One major flaw with this design becomes apparent after a few hours of use. The headphone jacks sit close to the band if adjusted to a certain size, and the two parts rub together and create a grating noise if the owner turns their head to the side facing the headphone chord. The problem persisted most frequently when I wore them while sitting down, yet another sign this pair isn’t the most conducive to casual listening. When I stood up, the noise rarely interrupted the music; because of this, we strongly recommend this pair of headphones for DJs over casual or studio listening.



The TMA-2s come with a sleek appearance, and the limited BNR design only makes these headphones more appealing to the eye.
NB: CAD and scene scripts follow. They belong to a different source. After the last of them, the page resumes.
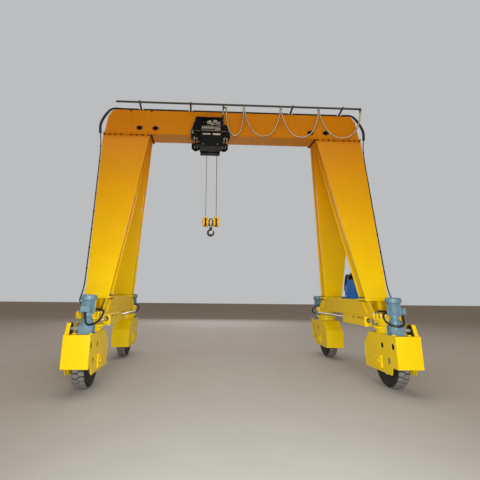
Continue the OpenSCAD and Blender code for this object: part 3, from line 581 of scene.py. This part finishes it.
bolts = heads(circle(MOTOR + Z * 0.362, X, Y, 0.1035, 8, 0.39), -Z, 0.0075, 0.007)
bolts += heads(circle(SHAFT + X * 0.135, Y, Z, 0.064, 6), X, 0.006, 0.006)
bolts += heads(circle(MOTOR - X * 0.140 + Z * 0.102, Y, Z, 0.073, 8), -X, 0.0065, 0.006)
bolts += heads([MOTOR + (x, y, 0.018) for x in (-0.135, 0.115) for y in (-0.105, 0.105)], Z, 0.012, 0.012)
cap = [turned(SHAFT + X * 0.1352, X, [(0.0, 0.052), (0.010, 0.050), (0.014, 0.044), (0.014, 0.033)], 32),
       turned(SHAFT + X * 0.1352, X, [(0.010, 0.0315), (0.134, 0.0315), (0.139, 0.0305)], 28)]
lid = [block((0.192, -0.080, 0.402), (0.203, 0.080, 0.505), 0.004),
       block((0.150, -0.089, 0.420), (0.168, -0.084, 0.488), 0.002),
       block((0.108, -0.064, 0.408), (0.118, 0.064, 0.499), 0.004)]
lid += heads([(0.203, y, z) for y in (-0.068, 0.068) for z in (0.414, 0.493)], X, 0.005, 0.004)
for corner, side, end in CORNERS:
    # The right terminal boxes look outwards, the left ones along the sill
    faced = lid if side > 0 else [(np.stack([v[:, 1], -v[:, 0], v[:, 2]], -1), f) for v, f in lid]
    piece("motor_casting_" + corner, mirrored(cast + [(v + MOTOR, f) for v, f in faced], side, -end), "motor_blue",
          "bogie_" + corner)
at_corners("motor_bolts", bolts, "bare_steel", "bogie")
at_corners("bearing_cap", cap, "galvanised", "bogie")

# ---- Wheel box fittings ----
# Painted steel: axle keepers with their bolts, a ring of bolts under the slewing drum, a bolted cover on the outer
# side, weld beads where the box's plates meet, and a bent sheet guard welded on before each sprocket.
HUB_X, HUB_Y, BOX_HALF = WHEEL[0], WHEEL[1], 0.240
IN_X, OUT_X = HUB_X - BOX_HALF, HUB_X + BOX_HALF


def bead(points, r=0.006):
    """A weld bead: a low tube along a line, with a ripple every 11 mm."""
    p = np.array(points, float)
    p = np.concatenate([np.linspace(a, b, max(3, int(np.linalg.norm(b - a) / 0.0037)), endpoint=False)
                        for a, b in zip(p[:-1], p[1:])] + [p[-1:]])
    return tube(p, r * (0.9 + 0.16 * np.cos(np.arange(len(p)) * 2 * math.pi / 3)), 6)


def round_bead(r, z, thick):
    """A weld bead round the slewing axis."""
    at = np.array((HUB_X, HUB_Y, z))
    return tube(circle(at, X, Y, r, 96) + [at + X * r], thick, 6)


def capped(at, axis, r, height):
    """A stud with a nut: a hexagon and the thread's end."""
    return hexagon(at, axis, r, height) + [turned(at, axis, [(0.0, 0.55 * r), (1.6 * height, 0.55 * r),
                                                             (1.75 * height, 0.45 * r)], 12)]


bolts = heads([(IN_X - 0.025, HUB_Y + y, TYRE_R + z) for y in (-0.085, 0.085) for z in (-0.085, 0.085)],
              -X, 0.015, 0.013)
bolts += heads([(IN_X - 0.052, HUB_Y + y, TYRE_R + 0.041) for y in (-0.055, 0.055)], -X, 0.011, 0.009)
bolts += hexagon((IN_X - 0.045, HUB_Y, TYRE_R), -X, 0.024, 0.010)
for p in circle((HUB_X, HUB_Y, 1.140), X, Y, 0.262, 24, 0.13):
    bolts += capped(p, -Z, 0.013, 0.012)
bolts += heads(circle((HUB_X, HUB_Y, 1.175), X, Y, 0.262, 24, 0.13), Z, 0.013, 0.012)
bolts += heads([(OUT_X + 0.006, y, z) for y in np.linspace(HUB_Y - 0.540, HUB_Y + 0.240, 8) for z in (0.578, 0.912)],
               X, 0.008, 0.007)
plates = [block((IN_X - 0.052, HUB_Y - 0.075, TYRE_R + 0.022), (IN_X - 0.040, HUB_Y + 0.075, TYRE_R + 0.060), 0.002),
          block((OUT_X, HUB_Y - 0.560, 0.560), (OUT_X + 0.006, HUB_Y + 0.260, 0.930), 0.003)]
marks = [bead([(x, HUB_Y + y, z) for y, z in ((-0.724, 0.462), (-0.724, 1.040), (0.349, 1.040), (0.606, 0.782),
                                              (0.606, 0.322))], 0.005) for x in (IN_X - 0.001, OUT_X + 0.001)]
marks += [round_bead(0.2385, 1.0405, 0.006),
          bead([(HUB_X - 0.238, HUB_Y - 0.7245, 0.464), (HUB_X + 0.238, HUB_Y - 0.7245, 0.464)], 0.004),
          bead([(OUT_X + 0.001, HUB_Y - 0.300, 1.243), (OUT_X + 0.001, HUB_Y - 0.240, 1.042)], 0.004)]
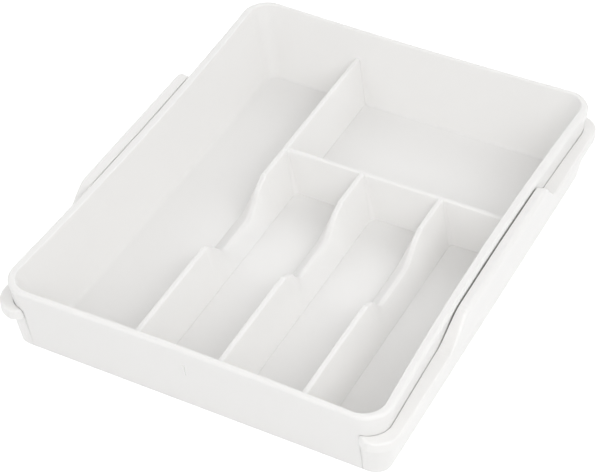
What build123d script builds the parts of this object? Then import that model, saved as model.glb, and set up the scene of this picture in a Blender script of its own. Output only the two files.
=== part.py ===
# Extendable cutlery tray: a tray with five compartments, and two side trays that slide out from under it
from build123d import *
import os
from math import atan2, cos, degrees, radians, sin, sqrt, tan

os.makedirs("parts", exist_ok=True)

# Main tray, overall
tray_width = 290.0
tray_depth = 380.0
tray_height = 61.0
wall = 2.0
fuse = 0.1

# Outer faces, which lean in towards the base: the ends reach it, and the side bands stop above the side trays
rim_corner = 21.0
rim_outer_round = 2.3
rim_inner_round = 1.0
side_bow = 3.2
front_bow = 2.0
end_draft = 11.86
band_draft = 6.0
band_height = 21.5
band_bottom = tray_height - band_height
seam_inset = 17.5
seam_x = tray_width / 2 - seam_inset

# Basin
floor_top = 5.0
floor_thickness = 2.4
floor_bottom = floor_top - floor_thickness
floor_round = 2.5
rim_width_side = 6.0
rim_width_end = 4.3
side_draft = 17.5
basin_end_draft = 17.9
basin_bow = 4.3
foot_corner = 8.0
rim_inner_corner = 16.0

# Dividers, folded sheets that are open underneath
ridge_height = 39.0
ridge_width = 3.6
ridge_round = 1.6
hollow_ridge = 0.6
divider_spread = 10.6
divider_centres = (-48.9, 15.0, 78.6)
cross_front_foot = 46.5
cross_ridge_front = 52.7
cross_back_foot = 62.5
corner_round_foot = 4.5
corner_round_ridge = 1.2
corner_root = 1.0

# Scoops in the dividers, where fingers reach under the cutlery
scoop_front = -73.0
scoop_back = (19.0, 17.0, 17.0)
scoop_depth = (25.0, 20.0, 20.0)
scoop_front_ramp = (34.0, 28.0, 28.0)
scoop_back_ramp = 28.0
scoop_stations = 13

# Small upright rib in the middle of the front
tick_x = -2.0
tick_width = 1.5
tick_low = 34.0
tick_high = 44.0
tick_rise = 0.7
tick_root = 1.0

# Clearances of the side trays
seam_gap = 0.2
band_gap = 0.35
corner_gap = 0.3
guide_gap = 0.7

# Side trays
side_floor = 2.0
skin_inset = 1.8
skin_draft = 8.6
skin_base_corner = 12.0
skin_top_corner = 20.0
inner_end = 5.0
guide_wall = 1.4
web_width = 3.5
web_end = seam_x + web_width

# Flange of the side trays, with the raised grip
flange_reach = 6.6
flange_edge = tray_width / 2 + flange_reach
flange_corner = 18.0
ledge_step = 1.5
flange_top = band_bottom + ledge_step
flange_height = 8.0
flange_bottom = flange_top - flange_height
flange_round = 1.5
flange_fade_round = 6.0
skin_top = flange_top - wall
grip_front = -63.0
grip_front_ramp = 31.0
grip_back = 72.0
grip_back_ramp = 24.0
grip_inner_rise = 17.8
grip_outer_rise = 19.0
grip_outer_round = 3.0
grip_inner_round = 0.6
grip_slot = 1.1
ramp_stations = 9


def lean(angle):
    """Sideways travel for each unit of height of a face that leans by the angle."""
    return tan(radians(angle))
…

The BNR logos on the speakers fit right into the black coloring, popping out but not overwhelming the speaker. The red finish under the top of the band provides a nice contrast to the largely black headphones, although this can be obscured by the person wearing the headphones since it rests atop the head. Given so many headphones compromise sound and build quality for aesthetics, we applaud AIAIAI’s ability to balance all three elements to produce a quality pair of headphones.


Final Thoughts

For Boys Noize and Boysnoize Records fans, these headphones are a dream come true. For DJs who want to pay tribute to the record label, these provide a great on-the-road pair of headphones for mixing at parties. For casual and studio listeners looking for a new pair of headphones, we’d recommend looking elsewhere. AIAIAI’s love letter to BNR is a limited edition treasure for fans and DJs, but critical flaws prevent the effort from appealing to everyone. If you don’t mind losing out on the BNR design to swap out some parts, though, this line has much potential for all sorts of listening experiences.